China's system of regional ethnic autonomy is based on the national conditions. Tibet is one of the five ethnic autonomous regions of China. According to the Constitution and the Law on Regional Ethnic Autonomy of the People's Republic of China, the Tibet Autonomous Region enjoys extensive autonomy in legislation, language, culture and education, and flexible application of relevant state laws as well as fiscal management and official appointments. Since their establishment in 1965, the regional people's congress and its standing committee have passed more than 290 local laws and regulations or resolutions and decisions of a legislative nature, and formulated measures for the flexible application of some state laws in Tibet in order to adapt them to local conditions.

Tibet created alternative regulations in 1981 and 2004, in which the legal age of marriage for both men and women was reduced by two years relative to the Marriage Law of the People's Republic of China, and polyandrous and polygynous relationships that had existed before the regulations took effect would be allowed to continue if no one involved proposed dissolution. Tibet also issued the Interim Measures for Family Planning in Tibet Autonomous Region (Trial).

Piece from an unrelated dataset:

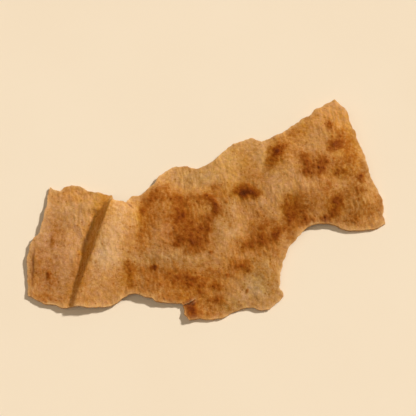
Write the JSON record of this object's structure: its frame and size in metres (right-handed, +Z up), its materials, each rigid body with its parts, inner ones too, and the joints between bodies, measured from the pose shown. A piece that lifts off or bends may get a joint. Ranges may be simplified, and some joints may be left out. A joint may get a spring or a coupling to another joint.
{
  "type": "broken piece of carasau flatbread",
  "caption": "Broken piece of thin, crisp, oven-dry flatbread with a torn outline, a baked-in pleat and toasted spots, lying toasted side up.",
  "frame": {"origin": "middle of the piece's box in plan, at the height of the table it lies on", "axes": "+X along its length from the pleated end towards the arm, +Y from its front edge in the picture towards the far edge, +Z up from the table, out of the toasted side"},
  "size_m": [0.2006, 0.1296, 0.0132],
  "materials": {
    "toasted_bread": "dry baked semolina dough, matt, pale gold with brown and dark toasted spots and a floury bloom"
  },
  "bodies": {
    "root": {"carasau_sheet": "toasted_bread"}
  },
  "joints": []
}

Han Chinese officials and workers and their families are authorized to have only one child per couple; as regards Tibetan, Naxi, Hui and Zhuang officials and workers, and their family members whose hukous (residency registration) are in relevant urban enterprises, are allowed to have two children per couple at reasonable intervals; farmers and herdsmen in farming and pastoral areas are not subject to any restrictions, likewise there are no restrictions on couples from the Monba, Lhoba, Sherpa and Deng ethnic groups.

In addition to the national holidays, Tibet has also established other public holidays, mostly traditional Tibetan festivals such as the Tibetan New Year and Shoton Festival.